■ Available data ■
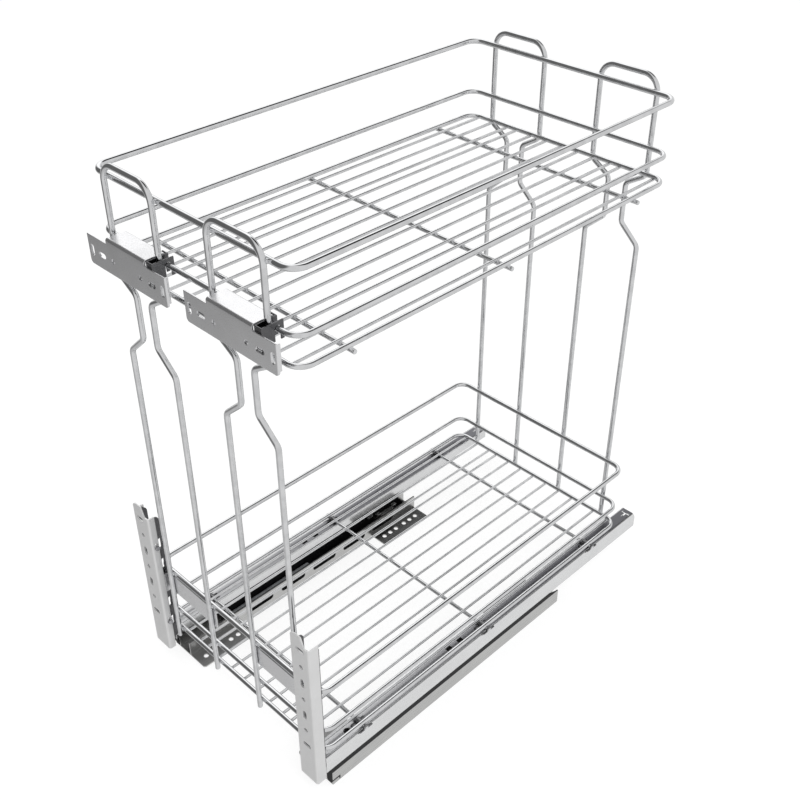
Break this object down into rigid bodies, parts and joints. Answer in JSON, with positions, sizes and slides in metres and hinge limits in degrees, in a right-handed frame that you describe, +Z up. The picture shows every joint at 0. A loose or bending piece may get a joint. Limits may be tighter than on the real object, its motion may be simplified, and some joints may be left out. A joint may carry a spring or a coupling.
{
  "type": "pull out cabinet basket",
  "caption": "Chromed wire baskets, one above the other, that slide out of a narrow base cabinet on full-extension runners, with plates and brackets that carry the door.",
  "frame": {"origin": "on the cabinet floor, under the middle of the closed assembly's box", "axes": "+X to the right, -Y the way the basket pulls out, +Z up"},
  "size_m": [0.252, 0.489, 0.5542],
  "materials": {
    "chrome_wire": "chrome-plated steel wire, bright",
    "bracket_steel": "satin zinc-plated sheet",
    "rail_steel": "smooth zinc-plated rolled sheet",
    "dark_steel": "passivated punched sheet",
    "screw_steel": "zinc-plated",
    "roller_steel": "ground",
    "black_plastic": "moulded, matt",
    "grey_plastic": "moulded, satin"
  },
  "bodies": {
    "root": {"left_cabinet_rail": "rail_steel", "left_guide_strip": "black_plastic", "left_front_cap": "black_plastic", "left_soft_close_housing": "black_plastic", "left_damper": "grey_plastic", "right_cabinet_rail": "rail_steel", "right_guide_strip": "black_plastic", "right_front_cap": "black_plastic", "right_soft_close_housing": "black_plastic", "right_damper": "grey_plastic"},
    "carriage": {"lower_base_ring": "chrome_wire", "lower_mid_ring": "chrome_wire", "lower_rim_ring": "chrome_wire", "lower_floor_wires": "chrome_wire", "lower_cross_wires": "chrome_wire", "upper_base_ring": "chrome_wire", "upper_mid_ring": "chrome_wire", "upper_rim_ring": "chrome_wire", "upper_floor_wires": "chrome_wire", "upper_cross_wires": "chrome_wire", "front_left_upright": "chrome_wire", "front_right_upright": "chrome_wire", "rear_left_upright": "chrome_wire", "rear_right_upright": "chrome_wire", "left_door_plate": "bracket_steel", "right_door_plate": "bracket_steel", "left_plate_clip": "dark_steel", "right_plate_clip": "dark_steel", "left_door_bracket": "bracket_steel", "right_door_bracket": "bracket_steel", "left_adjuster": "dark_steel", "right_adjuster": "dark_steel", "left_arm": "bracket_steel", "right_arm": "bracket_steel", "left_bracket_screws": "screw_steel", "right_bracket_screws": "screw_steel", "left_wire_clips": "dark_steel", "right_wire_clips": "dark_steel", "left_drawer_rail": "rail_steel", "right_drawer_rail": "rail_steel"},
    "left_middle": {"left_middle_rail": "rail_steel"},
    "left_lower_rolling": {"left_lower_cage": "black_plastic", "left_lower_rollers": "roller_steel"},
    "left_upper_rolling": {"left_upper_cage": "black_plastic", "left_upper_rollers": "roller_steel"},
    "left_soft_close": {"left_catch": "rail_steel", "left_damper_rod": "screw_steel"},
    "right_middle": {"right_middle_rail": "rail_steel"},
    "right_lower_rolling": {"right_lower_cage": "black_plastic", "right_lower_rollers": "roller_steel"},
    "right_upper_rolling": {"right_upper_cage": "black_plastic", "right_upper_rollers": "roller_steel"},
    "right_soft_close": {"right_catch": "rail_steel", "right_damper_rod": "screw_steel"}
  },
  "joints": [
    {"name": "basket_slide", "type": "slide", "parent": "root", "child": "carriage", "axis": [0, -1, 0], "range_m": [0, 0.43]},
    {"name": "left_middle_slide", "type": "slide", "parent": "root", "child": "left_middle", "axis": [0, -1, 0], "range_m": [0, 0.215]},
    {"name": "left_lower_cage_slide", "type": "slide", "parent": "root", "child": "left_lower_rolling", "axis": [0, -1, 0], "range_m": [0, 0.1075]},
    {"name": "left_upper_cage_slide", "type": "slide", "parent": "root", "child": "left_upper_rolling", "axis": [0, -1, 0], "range_m": [0, 0.3225]},
    {"name": "left_catch_slide", "type": "slide", "parent": "root", "child": "left_soft_close", "axis": [0, -1, 0], "range_m": [0, 0.04]},
    {"name": "right_middle_slide", "type": "slide", "parent": "root", "child": "right_middle", "axis": [0, -1, 0], "range_m": [0, 0.215]},
    {"name": "right_lower_cage_slide", "type": "slide", "parent": "root", "child": "right_lower_rolling", "axis": [0, -1, 0], "range_m": [0, 0.1075]},
    {"name": "right_upper_cage_slide", "type": "slide", "parent": "root", "child": "right_upper_rolling", "axis": [0, -1, 0], "range_m": [0, 0.3225]},
    {"name": "right_catch_slide", "type": "slide", "parent": "root", "child": "right_soft_close", "axis": [0, -1, 0], "range_m": [0, 0.04]}
  ],
  "couplings": [
    {"joint": "left_middle_slide", "follows": "basket_slide", "ratio": 0.5},
    {"joint": "left_lower_cage_slide", "follows": "basket_slide", "ratio": 0.25},
    {"joint": "left_upper_cage_slide", "follows": "basket_slide", "ratio": 0.75},
    {"joint": "right_middle_slide", "follows": "basket_slide", "ratio": 0.5},
    {"joint": "right_lower_cage_slide", "follows": "basket_slide", "ratio": 0.25},
    {"joint": "right_upper_cage_slide", "follows": "basket_slide", "ratio": 0.75}
  ]
}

■ Exercise directions ■
Your task is to reproduce the whole listing exactly.

■ The output ■
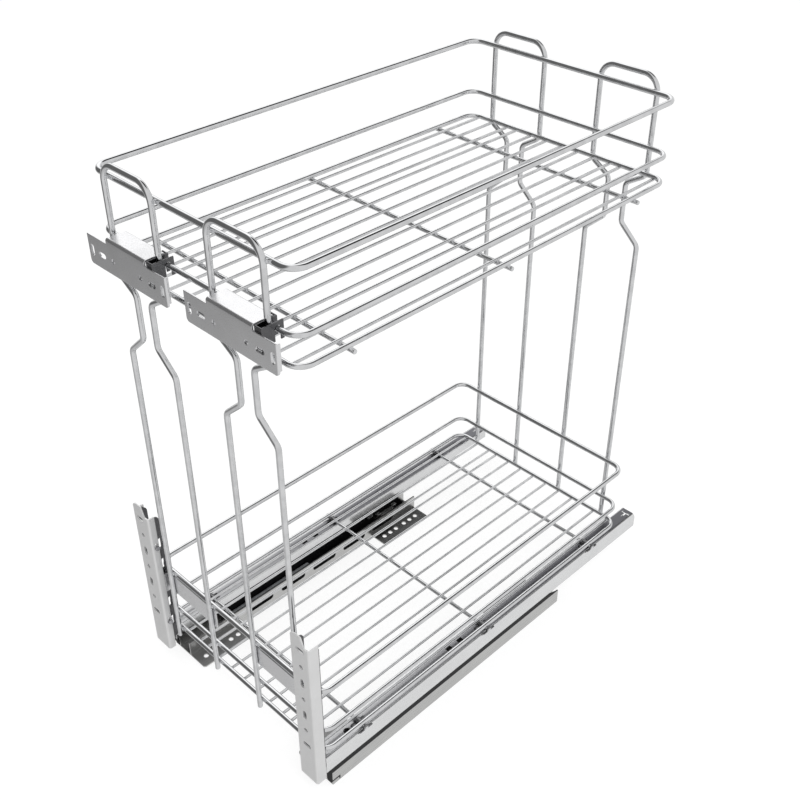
Break this object down into rigid bodies, parts and joints. Answer in JSON, with positions, sizes and slides in metres and hinge limits in degrees, in a right-handed frame that you describe, +Z up. The picture shows every joint at 0. A loose or bending piece may get a joint. Limits may be tighter than on the real object, its motion may be simplified, and some joints may be left out. A joint may carry a spring or a coupling.
{
  "type": "pull out cabinet basket",
  "caption": "Chromed wire baskets, one above the other, that slide out of a narrow base cabinet on full-extension runners, with plates and brackets that carry the door.",
  "frame": {"origin": "on the cabinet floor, under the middle of the closed assembly's box", "axes": "+X to the right, -Y the way the basket pulls out, +Z up"},
  "size_m": [0.252, 0.489, 0.5542],
  "materials": {
    "chrome_wire": "chrome-plated steel wire, bright",
    "bracket_steel": "satin zinc-plated sheet",
    "rail_steel": "smooth zinc-plated rolled sheet",
    "dark_steel": "passivated punched sheet",
    "screw_steel": "zinc-plated",
    "roller_steel": "ground",
    "black_plastic": "moulded, matt",
    "grey_plastic": "moulded, satin"
  },
  "bodies": {
    "root": {"left_cabinet_rail": "rail_steel", "left_guide_strip": "black_plastic", "left_front_cap": "black_plastic", "left_soft_close_housing": "black_plastic", "left_damper": "grey_plastic", "right_cabinet_rail": "rail_steel", "right_guide_strip": "black_plastic", "right_front_cap": "black_plastic", "right_soft_close_housing": "black_plastic", "right_damper": "grey_plastic"},
    "carriage": {"lower_base_ring": "chrome_wire", "lower_mid_ring": "chrome_wire", "lower_rim_ring": "chrome_wire", "lower_floor_wires": "chrome_wire", "lower_cross_wires": "chrome_wire", "upper_base_ring": "chrome_wire", "upper_mid_ring": "chrome_wire", "upper_rim_ring": "chrome_wire", "upper_floor_wires": "chrome_wire", "upper_cross_wires": "chrome_wire", "front_left_upright": "chrome_wire", "front_right_upright": "chrome_wire", "rear_left_upright": "chrome_wire", "rear_right_upright": "chrome_wire", "left_door_plate": "bracket_steel", "right_door_plate": "bracket_steel", "left_plate_clip": "dark_steel", "right_plate_clip": "dark_steel", "left_door_bracket": "bracket_steel", "right_door_bracket": "bracket_steel", "left_adjuster": "dark_steel", "right_adjuster": "dark_steel", "left_arm": "bracket_steel", "right_arm": "bracket_steel", "left_bracket_screws": "screw_steel", "right_bracket_screws": "screw_steel", "left_wire_clips": "dark_steel", "right_wire_clips": "dark_steel", "left_drawer_rail": "rail_steel", "right_drawer_rail": "rail_steel"},
    "left_middle": {"left_middle_rail": "rail_steel"},
    "left_lower_rolling": {"left_lower_cage": "black_plastic", "left_lower_rollers": "roller_steel"},
    "left_upper_rolling": {"left_upper_cage": "black_plastic", "left_upper_rollers": "roller_steel"},
    "left_soft_close": {"left_catch": "rail_steel", "left_damper_rod": "screw_steel"},
    "right_middle": {"right_middle_rail": "rail_steel"},
    "right_lower_rolling": {"right_lower_cage": "black_plastic", "right_lower_rollers": "roller_steel"},
    "right_upper_rolling": {"right_upper_cage": "black_plastic", "right_upper_rollers": "roller_steel"},
    "right_soft_close": {"right_catch": "rail_steel", "right_damper_rod": "screw_steel"}
  },
  "joints": [
    {"name": "basket_slide", "type": "slide", "parent": "root", "child": "carriage", "axis": [0, -1, 0], "range_m": [0, 0.43]},
    {"name": "left_middle_slide", "type": "slide", "parent": "root", "child": "left_middle", "axis": [0, -1, 0], "range_m": [0, 0.215]},
    {"name": "left_lower_cage_slide", "type": "slide", "parent": "root", "child": "left_lower_rolling", "axis": [0, -1, 0], "range_m": [0, 0.1075]},
    {"name": "left_upper_cage_slide", "type": "slide", "parent": "root", "child": "left_upper_rolling", "axis": [0, -1, 0], "range_m": [0, 0.3225]},
    {"name": "left_catch_slide", "type": "slide", "parent": "root", "child": "left_soft_close", "axis": [0, -1, 0], "range_m": [0, 0.04]},
    {"name": "right_middle_slide", "type": "slide", "parent": "root", "child": "right_middle", "axis": [0, -1, 0], "range_m": [0, 0.215]},
    {"name": "right_lower_cage_slide", "type": "slide", "parent": "root", "child": "right_lower_rolling", "axis": [0, -1, 0], "range_m": [0, 0.1075]},
    {"name": "right_upper_cage_slide", "type": "slide", "parent": "root", "child": "right_upper_rolling", "axis": [0, -1, 0], "range_m": [0, 0.3225]},
    {"name": "right_catch_slide", "type": "slide", "parent": "root", "child": "right_soft_close", "axis": [0, -1, 0], "range_m": [0, 0.04]}
  ],
  "couplings": [
    {"joint": "left_middle_slide", "follows": "basket_slide", "ratio": 0.5},
    {"joint": "left_lower_cage_slide", "follows": "basket_slide", "ratio": 0.25},
    {"joint": "left_upper_cage_slide", "follows": "basket_slide", "ratio": 0.75},
    {"joint": "right_middle_slide", "follows": "basket_slide", "ratio": 0.5},
    {"joint": "right_lower_cage_slide", "follows": "basket_slide", "ratio": 0.25},
    {"joint": "right_upper_cage_slide", "follows": "basket_slide", "ratio": 0.75}
  ]
}